Tennessee Titans: Addition by subtraction is working

It’s no secret that the Tennessee Titans worked tirelessly this offseason to upgrade the talent on a roster that won just five games the last two years combined, evidenced by 22 new faces on this year’s opening day roster.

But one could argue that the new winning culture that we see today can be attributed to the faces that are no longer around.

The culture change started last November, when controlling owner Amy Adams Strunk pulled the plug on the Ken Whisenhunt experiment halfway through the 2015 season.

In the days and weeks following his departure, word out of Titans headquarters confirmed that the former head coach fostered an atmosphere of fear and intimidation among players and coaches.

That’s fine when you’re winning, which of course, the Titans were not.

Mike Mularkey, who had the interim tag removed this offseason, has taken the complete opposite approach with this team as the full-time head coach.

This year’s version of the Titans appears to be a close unit, an important component to changing a losing culture.

On the field, several malcontent and unproductive players are no longer around.
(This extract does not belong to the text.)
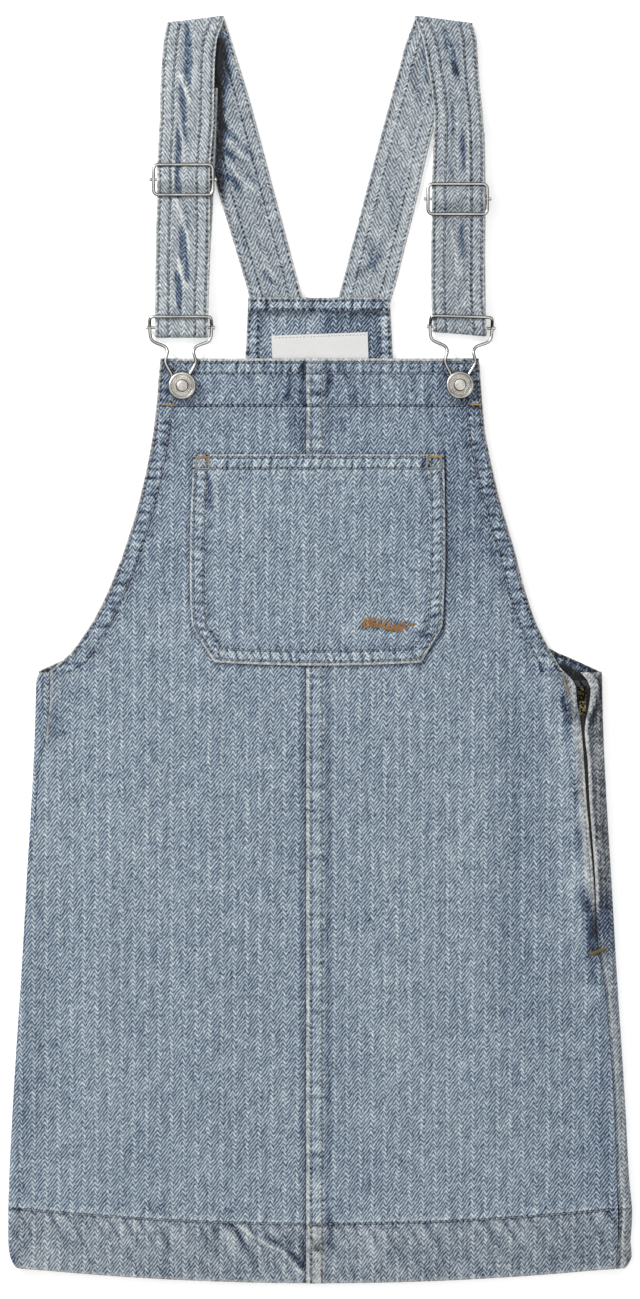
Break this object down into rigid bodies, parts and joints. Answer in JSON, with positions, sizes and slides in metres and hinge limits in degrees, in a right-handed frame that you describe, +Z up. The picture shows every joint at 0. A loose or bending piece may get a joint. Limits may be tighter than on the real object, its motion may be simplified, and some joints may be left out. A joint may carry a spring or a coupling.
{
  "type": "pinafore dress",
  "caption": "Pinafore dress in washed herringbone denim with a bib, adjustable buckled straps, a chest pocket and a side zip, laid flat on its back.",
  "frame": {"origin": "centre of the bounding box's underside, on the surface the dress lies on", "axes": "+Z up out of the front, +Y towards the straps, +X to the picture's right, which is the wearer's left"},
  "size_m": [0.3912, 0.7993, 0.011],
  "materials": {
    "denim": "washed herringbone twill",
    "label_cloth": "plain woven",
    "strap_metal": "polished wire",
    "button_metal": "satin",
    "zip_tape": "woven tape",
    "zip_metal": "antique"
  },
  "bodies": {
    "dress": {"front_panel_right": "denim", "front_panel_left": "denim", "back_panel_right": "denim", "back_panel_left": "denim", "back_top_hem": "denim", "chest_pocket": "denim", "label": "label_cloth", "strap_right": "denim", "strap_left": "denim", "slider_right": "strap_metal", "slider_left": "strap_metal", "buckle_right": "strap_metal", "buckle_left": "strap_metal", "button_right": "button_metal", "button_left": "button_metal", "zip_tape_front": "zip_tape", "zip_tape_back": "zip_tape", "zip_slider": "zip_metal"},
    "pull_tab": {"zip_pull": "zip_metal"}
  },
  "joints": [
    {"name": "pull_tab_hinge", "type": "hinge", "parent": "dress", "child": "pull_tab", "pos_m": [0.1657, -0.0275, 0.00735], "axis": [-1, 0, 0], "range_deg": [0, 150]}
  ]
}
Names like Justin Hunter, Dorial Green-Beckham, and Bishop Sankey, all second round picks under the previous general manager, never made it out of training camp under the new regime.

Does anyone miss them today? I’ll wait…..

Ok…I digress.

Even when the subtracting was not intentional, as in the case of veteran wide receiver Andre Johnson’s abrupt retirement early in the season, it still worked out for Tennessee.
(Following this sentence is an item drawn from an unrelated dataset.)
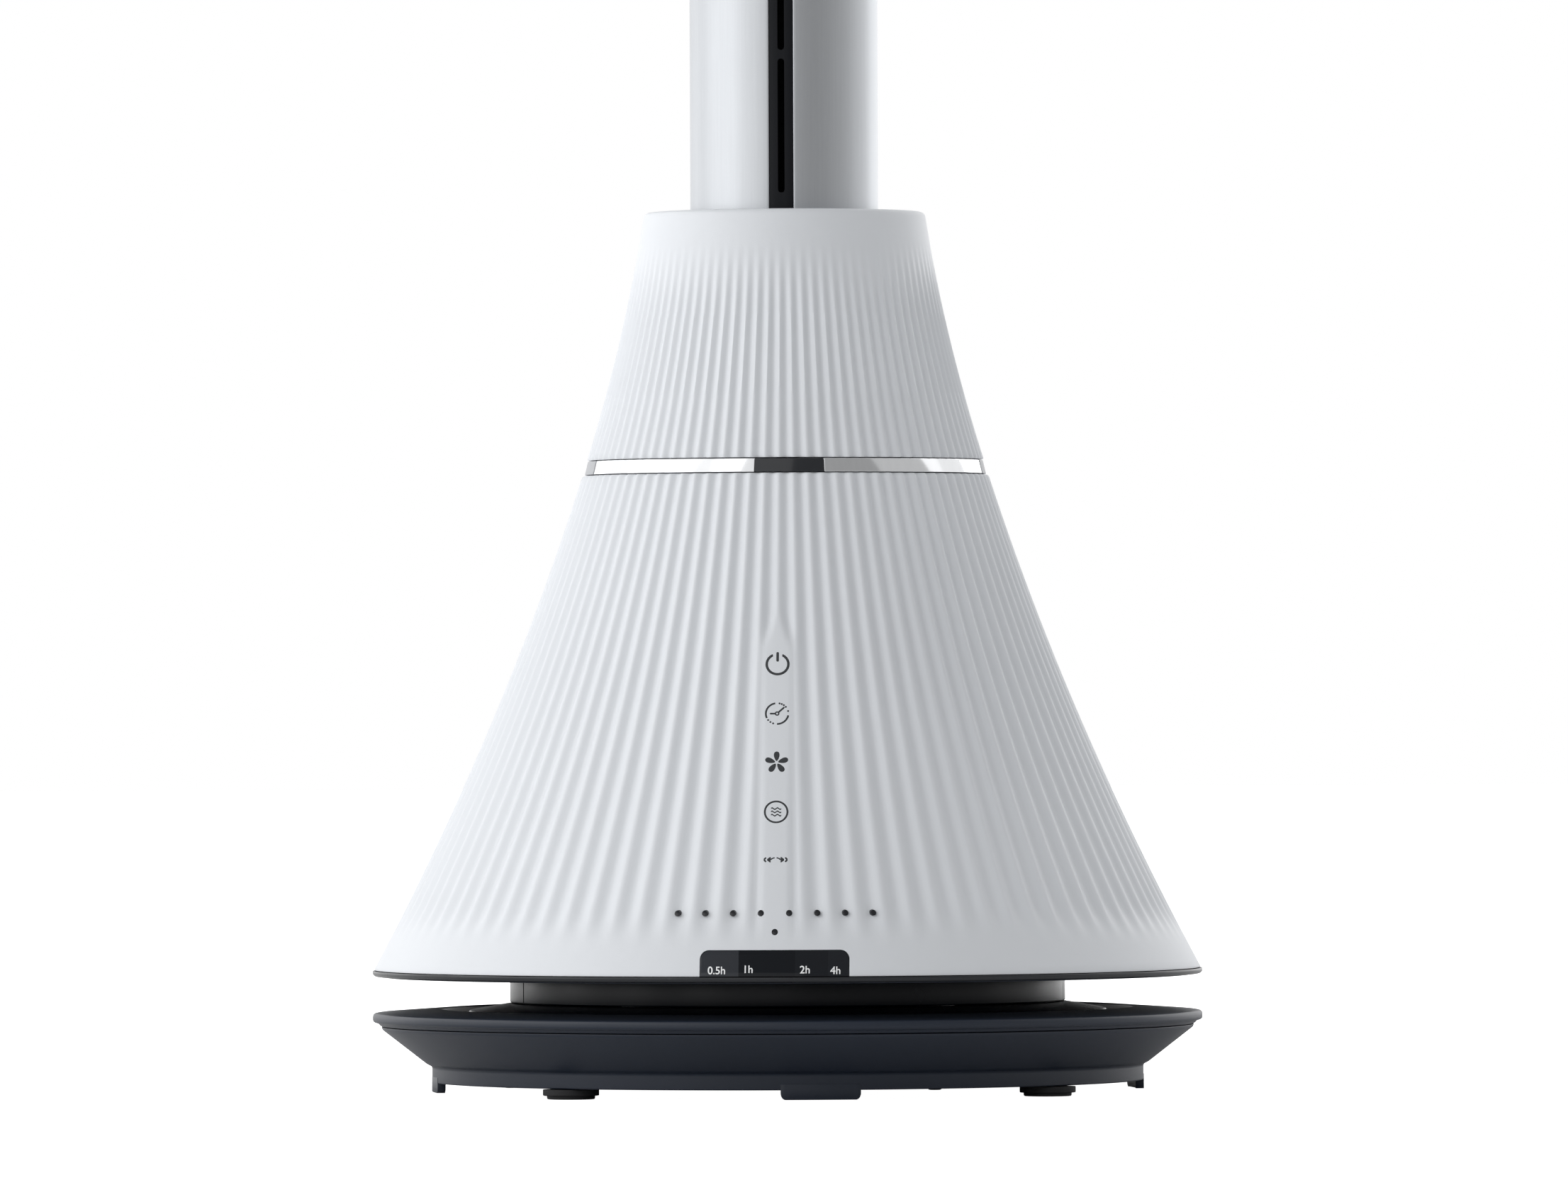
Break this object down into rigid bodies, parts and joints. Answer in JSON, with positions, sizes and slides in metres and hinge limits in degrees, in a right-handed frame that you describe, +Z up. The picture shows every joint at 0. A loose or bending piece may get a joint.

Johnson’s departure paved the way for free agent wide receiver Rishard Matthews, who blossomed into one of the most productive scoring threats in the AFC shortly after.
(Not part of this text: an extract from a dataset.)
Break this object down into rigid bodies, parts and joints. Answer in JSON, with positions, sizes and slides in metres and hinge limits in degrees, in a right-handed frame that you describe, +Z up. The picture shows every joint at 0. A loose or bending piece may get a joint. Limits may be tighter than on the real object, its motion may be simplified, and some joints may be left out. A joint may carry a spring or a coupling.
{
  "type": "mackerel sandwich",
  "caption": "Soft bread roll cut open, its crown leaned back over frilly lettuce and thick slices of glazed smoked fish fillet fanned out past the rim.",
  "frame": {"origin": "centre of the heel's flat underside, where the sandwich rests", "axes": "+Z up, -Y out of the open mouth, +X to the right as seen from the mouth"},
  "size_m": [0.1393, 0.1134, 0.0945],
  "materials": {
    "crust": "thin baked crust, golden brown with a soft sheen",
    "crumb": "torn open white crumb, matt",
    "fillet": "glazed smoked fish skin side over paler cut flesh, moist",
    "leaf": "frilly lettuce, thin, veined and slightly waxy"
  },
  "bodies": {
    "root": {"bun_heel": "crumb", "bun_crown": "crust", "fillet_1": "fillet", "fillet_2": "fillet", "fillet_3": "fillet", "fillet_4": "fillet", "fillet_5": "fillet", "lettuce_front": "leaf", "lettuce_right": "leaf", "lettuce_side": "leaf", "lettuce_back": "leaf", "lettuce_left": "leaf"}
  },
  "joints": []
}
Keep in mind, Matthews was nothing more than an afterthought the first month of the season when Johnson was getting a good number of game day snaps.

In the case of cornerback Perrish Cox, however, the subtraction was absolutely intentional.

Although Cox had struggled mightily for several straight games, it still came as surprise when Tennessee announced his release a few weeks ago, especially with the lack of depth an experience in the Titans’ secondary.

Cox’s departure paved the way for rookie fifth round cornerback Leshaun Sims…who has played lights out in his absence.

Sims’ interception in the end zone last week jump started Tennessee’s improbable comeback in Kansas City. The Titans were down 17-7 at the time and were in serious danger of falling too far behind.

Two weeks ago former first round pick Kendall Wright was deactivated for Tennessee’s critical home game against the Broncos, after the receiver missed team meetings the day before.

The Titans activated seldom used wide receiver Tre McBride, last year’s seventh round pick, for the game. McBride rewarded coach Mularkey with a game changing special teams play late in the game.

With Denver needing a field goal to tie the game on their final offensive possession, McBride downed the punt inside the five yard line with an acrobatic play to stay out of the end zone and avoid a touchback.

By the way…who was the first player to hug Mularkey after Ryan Succop’s game-winning field goal last week?

McBride?….

Nope…Wright…who was reactivated the following week.

Talk about a close unit…

Unproductive and malcontent players seemed to have nine lives in Tennessee the last several years, but the new regime has made it abundantly clear that those days are over.

As a result, there is a new culture in the locker room…and a new product on the field.